# What this task involves
Repeat the records below exactly.

# Input for this task

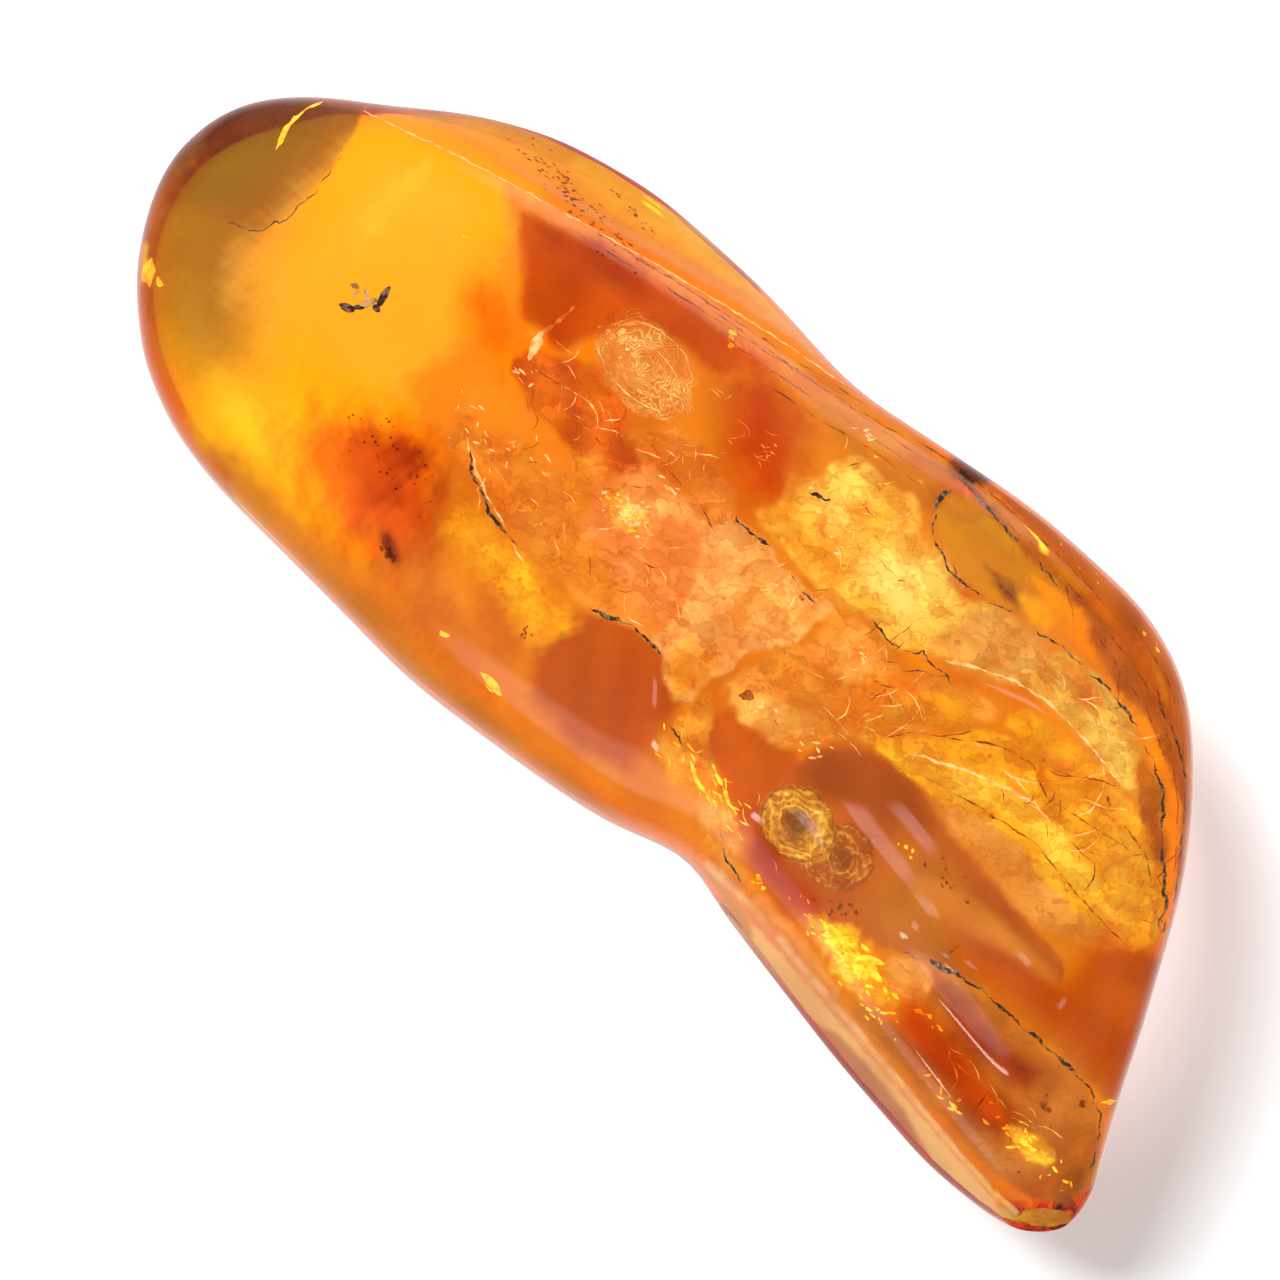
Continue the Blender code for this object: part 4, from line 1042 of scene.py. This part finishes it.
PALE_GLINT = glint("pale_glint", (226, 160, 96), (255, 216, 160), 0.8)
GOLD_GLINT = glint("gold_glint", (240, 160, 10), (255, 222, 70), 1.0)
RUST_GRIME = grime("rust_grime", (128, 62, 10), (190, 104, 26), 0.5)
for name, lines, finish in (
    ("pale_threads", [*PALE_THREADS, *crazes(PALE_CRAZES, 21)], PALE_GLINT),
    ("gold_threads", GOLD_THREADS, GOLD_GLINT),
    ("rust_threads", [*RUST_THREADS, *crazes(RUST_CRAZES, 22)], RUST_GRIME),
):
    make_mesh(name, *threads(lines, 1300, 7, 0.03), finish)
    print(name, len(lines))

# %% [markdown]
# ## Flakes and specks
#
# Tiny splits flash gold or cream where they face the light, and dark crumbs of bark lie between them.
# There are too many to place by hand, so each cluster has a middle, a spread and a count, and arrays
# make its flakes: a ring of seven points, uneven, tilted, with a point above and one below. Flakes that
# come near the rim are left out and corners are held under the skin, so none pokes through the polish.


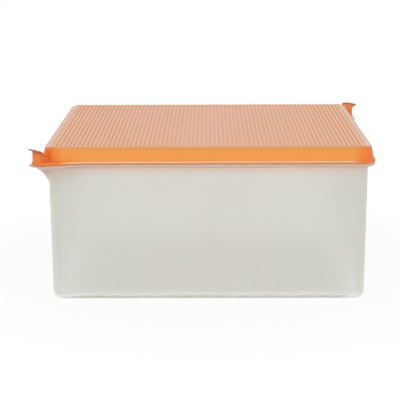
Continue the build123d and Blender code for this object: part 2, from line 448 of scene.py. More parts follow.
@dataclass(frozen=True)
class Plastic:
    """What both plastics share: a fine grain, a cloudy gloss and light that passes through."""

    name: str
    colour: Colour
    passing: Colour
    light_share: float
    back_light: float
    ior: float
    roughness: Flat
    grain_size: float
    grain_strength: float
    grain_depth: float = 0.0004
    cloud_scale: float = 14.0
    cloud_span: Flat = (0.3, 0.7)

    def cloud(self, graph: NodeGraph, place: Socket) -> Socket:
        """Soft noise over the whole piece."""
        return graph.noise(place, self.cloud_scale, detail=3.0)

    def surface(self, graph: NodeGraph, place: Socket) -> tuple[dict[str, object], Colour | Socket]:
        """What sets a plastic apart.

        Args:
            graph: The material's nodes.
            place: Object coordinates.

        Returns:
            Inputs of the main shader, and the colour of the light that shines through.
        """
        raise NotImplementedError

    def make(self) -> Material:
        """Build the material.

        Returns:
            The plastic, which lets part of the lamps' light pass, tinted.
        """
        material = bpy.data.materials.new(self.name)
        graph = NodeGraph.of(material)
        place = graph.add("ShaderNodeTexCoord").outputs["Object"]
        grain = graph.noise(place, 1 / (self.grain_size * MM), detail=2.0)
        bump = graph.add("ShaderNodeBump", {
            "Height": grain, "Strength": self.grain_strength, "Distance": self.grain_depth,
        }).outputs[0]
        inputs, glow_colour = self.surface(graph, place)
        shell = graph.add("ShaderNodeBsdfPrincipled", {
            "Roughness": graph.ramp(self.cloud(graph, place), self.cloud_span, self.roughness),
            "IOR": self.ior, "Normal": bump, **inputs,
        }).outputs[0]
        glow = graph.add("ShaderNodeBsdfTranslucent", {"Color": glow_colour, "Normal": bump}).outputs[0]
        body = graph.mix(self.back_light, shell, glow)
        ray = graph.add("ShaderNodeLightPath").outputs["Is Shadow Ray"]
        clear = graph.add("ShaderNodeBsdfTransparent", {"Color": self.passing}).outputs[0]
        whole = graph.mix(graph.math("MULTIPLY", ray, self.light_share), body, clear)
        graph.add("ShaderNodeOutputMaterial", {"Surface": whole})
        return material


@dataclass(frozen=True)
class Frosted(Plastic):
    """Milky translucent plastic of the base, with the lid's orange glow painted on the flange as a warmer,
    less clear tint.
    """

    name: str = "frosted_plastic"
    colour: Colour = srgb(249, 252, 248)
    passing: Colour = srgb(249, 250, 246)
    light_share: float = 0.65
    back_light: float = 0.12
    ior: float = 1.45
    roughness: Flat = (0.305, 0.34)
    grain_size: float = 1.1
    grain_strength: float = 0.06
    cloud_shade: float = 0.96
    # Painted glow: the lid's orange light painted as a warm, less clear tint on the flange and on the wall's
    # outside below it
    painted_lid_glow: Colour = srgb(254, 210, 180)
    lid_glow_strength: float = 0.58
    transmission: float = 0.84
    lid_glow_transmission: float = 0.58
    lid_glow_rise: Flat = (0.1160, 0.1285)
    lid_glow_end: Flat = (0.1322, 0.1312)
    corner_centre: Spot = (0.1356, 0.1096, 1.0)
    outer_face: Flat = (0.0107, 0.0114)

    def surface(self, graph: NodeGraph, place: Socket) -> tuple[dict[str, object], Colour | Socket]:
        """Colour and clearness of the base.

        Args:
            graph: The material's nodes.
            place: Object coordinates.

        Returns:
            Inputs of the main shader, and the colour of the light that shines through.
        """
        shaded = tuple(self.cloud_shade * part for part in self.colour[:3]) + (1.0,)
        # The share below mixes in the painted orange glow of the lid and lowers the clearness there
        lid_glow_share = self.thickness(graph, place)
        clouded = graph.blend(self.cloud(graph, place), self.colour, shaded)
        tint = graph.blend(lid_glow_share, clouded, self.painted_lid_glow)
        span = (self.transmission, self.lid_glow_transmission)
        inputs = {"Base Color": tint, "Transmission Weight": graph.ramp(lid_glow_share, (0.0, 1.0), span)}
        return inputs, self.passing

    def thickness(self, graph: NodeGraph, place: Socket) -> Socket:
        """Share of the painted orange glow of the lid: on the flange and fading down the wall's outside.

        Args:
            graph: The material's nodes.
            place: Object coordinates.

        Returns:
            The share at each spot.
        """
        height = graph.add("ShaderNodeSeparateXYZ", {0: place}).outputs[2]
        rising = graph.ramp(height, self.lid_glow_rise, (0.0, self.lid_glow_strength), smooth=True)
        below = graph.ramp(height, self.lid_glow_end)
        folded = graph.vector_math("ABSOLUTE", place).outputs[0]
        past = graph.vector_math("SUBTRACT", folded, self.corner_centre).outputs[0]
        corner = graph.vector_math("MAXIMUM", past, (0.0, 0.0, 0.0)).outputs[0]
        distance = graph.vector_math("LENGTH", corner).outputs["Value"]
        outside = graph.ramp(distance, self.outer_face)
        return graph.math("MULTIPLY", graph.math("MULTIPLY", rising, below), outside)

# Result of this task
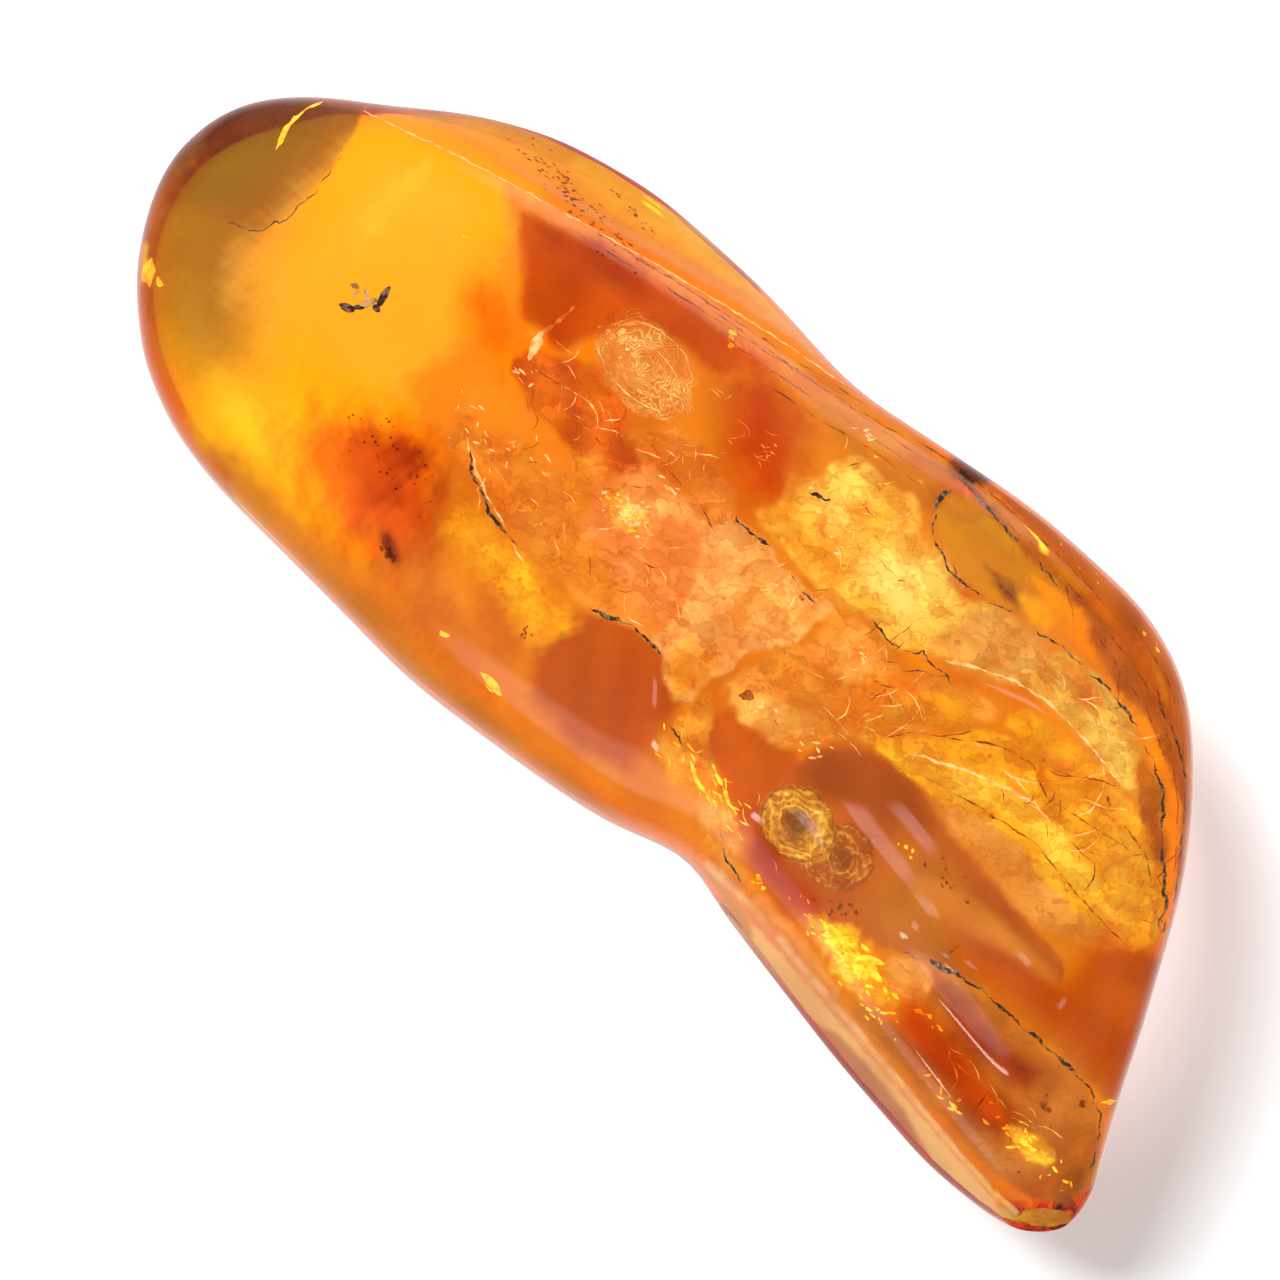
Continue the Blender code for this object: part 4, from line 1042 of scene.py. This part finishes it.
PALE_GLINT = glint("pale_glint", (226, 160, 96), (255, 216, 160), 0.8)
GOLD_GLINT = glint("gold_glint", (240, 160, 10), (255, 222, 70), 1.0)
RUST_GRIME = grime("rust_grime", (128, 62, 10), (190, 104, 26), 0.5)
for name, lines, finish in (
    ("pale_threads", [*PALE_THREADS, *crazes(PALE_CRAZES, 21)], PALE_GLINT),
    ("gold_threads", GOLD_THREADS, GOLD_GLINT),
    ("rust_threads", [*RUST_THREADS, *crazes(RUST_CRAZES, 22)], RUST_GRIME),
):
    make_mesh(name, *threads(lines, 1300, 7, 0.03), finish)
    print(name, len(lines))

# %% [markdown]
# ## Flakes and specks
#
# Tiny splits flash gold or cream where they face the light, and dark crumbs of bark lie between them.
# There are too many to place by hand, so each cluster has a middle, a spread and a count, and arrays
# make its flakes: a ring of seven points, uneven, tilted, with a point above and one below. Flakes that
# come near the rim are left out and corners are held under the skin, so none pokes through the polish.


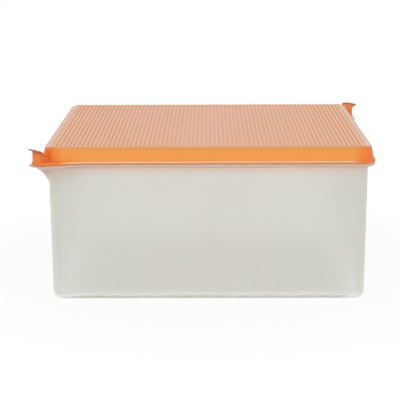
Continue the build123d and Blender code for this object: part 2, from line 448 of scene.py. More parts follow.
@dataclass(frozen=True)
class Plastic:
    """What both plastics share: a fine grain, a cloudy gloss and light that passes through."""

    name: str
    colour: Colour
    passing: Colour
    light_share: float
    back_light: float
    ior: float
    roughness: Flat
    grain_size: float
    grain_strength: float
    grain_depth: float = 0.0004
    cloud_scale: float = 14.0
    cloud_span: Flat = (0.3, 0.7)

    def cloud(self, graph: NodeGraph, place: Socket) -> Socket:
        """Soft noise over the whole piece."""
        return graph.noise(place, self.cloud_scale, detail=3.0)

    def surface(self, graph: NodeGraph, place: Socket) -> tuple[dict[str, object], Colour | Socket]:
        """What sets a plastic apart.

        Args:
            graph: The material's nodes.
            place: Object coordinates.

        Returns:
            Inputs of the main shader, and the colour of the light that shines through.
        """
        raise NotImplementedError

    def make(self) -> Material:
        """Build the material.

        Returns:
            The plastic, which lets part of the lamps' light pass, tinted.
        """
        material = bpy.data.materials.new(self.name)
        graph = NodeGraph.of(material)
        place = graph.add("ShaderNodeTexCoord").outputs["Object"]
        grain = graph.noise(place, 1 / (self.grain_size * MM), detail=2.0)
        bump = graph.add("ShaderNodeBump", {
            "Height": grain, "Strength": self.grain_strength, "Distance": self.grain_depth,
        }).outputs[0]
        inputs, glow_colour = self.surface(graph, place)
        shell = graph.add("ShaderNodeBsdfPrincipled", {
            "Roughness": graph.ramp(self.cloud(graph, place), self.cloud_span, self.roughness),
            "IOR": self.ior, "Normal": bump, **inputs,
        }).outputs[0]
        glow = graph.add("ShaderNodeBsdfTranslucent", {"Color": glow_colour, "Normal": bump}).outputs[0]
        body = graph.mix(self.back_light, shell, glow)
        ray = graph.add("ShaderNodeLightPath").outputs["Is Shadow Ray"]
        clear = graph.add("ShaderNodeBsdfTransparent", {"Color": self.passing}).outputs[0]
        whole = graph.mix(graph.math("MULTIPLY", ray, self.light_share), body, clear)
        graph.add("ShaderNodeOutputMaterial", {"Surface": whole})
        return material


@dataclass(frozen=True)
class Frosted(Plastic):
    """Milky translucent plastic of the base, with the lid's orange glow painted on the flange as a warmer,
    less clear tint.
    """

    name: str = "frosted_plastic"
    colour: Colour = srgb(249, 252, 248)
    passing: Colour = srgb(249, 250, 246)
    light_share: float = 0.65
    back_light: float = 0.12
    ior: float = 1.45
    roughness: Flat = (0.305, 0.34)
    grain_size: float = 1.1
    grain_strength: float = 0.06
    cloud_shade: float = 0.96
    # Painted glow: the lid's orange light painted as a warm, less clear tint on the flange and on the wall's
    # outside below it
    painted_lid_glow: Colour = srgb(254, 210, 180)
    lid_glow_strength: float = 0.58
    transmission: float = 0.84
    lid_glow_transmission: float = 0.58
    lid_glow_rise: Flat = (0.1160, 0.1285)
    lid_glow_end: Flat = (0.1322, 0.1312)
    corner_centre: Spot = (0.1356, 0.1096, 1.0)
    outer_face: Flat = (0.0107, 0.0114)

    def surface(self, graph: NodeGraph, place: Socket) -> tuple[dict[str, object], Colour | Socket]:
        """Colour and clearness of the base.

        Args:
            graph: The material's nodes.
            place: Object coordinates.

        Returns:
            Inputs of the main shader, and the colour of the light that shines through.
        """
        shaded = tuple(self.cloud_shade * part for part in self.colour[:3]) + (1.0,)
        # The share below mixes in the painted orange glow of the lid and lowers the clearness there
        lid_glow_share = self.thickness(graph, place)
        clouded = graph.blend(self.cloud(graph, place), self.colour, shaded)
        tint = graph.blend(lid_glow_share, clouded, self.painted_lid_glow)
        span = (self.transmission, self.lid_glow_transmission)
        inputs = {"Base Color": tint, "Transmission Weight": graph.ramp(lid_glow_share, (0.0, 1.0), span)}
        return inputs, self.passing

    def thickness(self, graph: NodeGraph, place: Socket) -> Socket:
        """Share of the painted orange glow of the lid: on the flange and fading down the wall's outside.

        Args:
            graph: The material's nodes.
            place: Object coordinates.

        Returns:
            The share at each spot.
        """
        height = graph.add("ShaderNodeSeparateXYZ", {0: place}).outputs[2]
        rising = graph.ramp(height, self.lid_glow_rise, (0.0, self.lid_glow_strength), smooth=True)
        below = graph.ramp(height, self.lid_glow_end)
        folded = graph.vector_math("ABSOLUTE", place).outputs[0]
        past = graph.vector_math("SUBTRACT", folded, self.corner_centre).outputs[0]
        corner = graph.vector_math("MAXIMUM", past, (0.0, 0.0, 0.0)).outputs[0]
        distance = graph.vector_math("LENGTH", corner).outputs["Value"]
        outside = graph.ramp(distance, self.outer_face)
        return graph.math("MULTIPLY", graph.math("MULTIPLY", rising, below), outside)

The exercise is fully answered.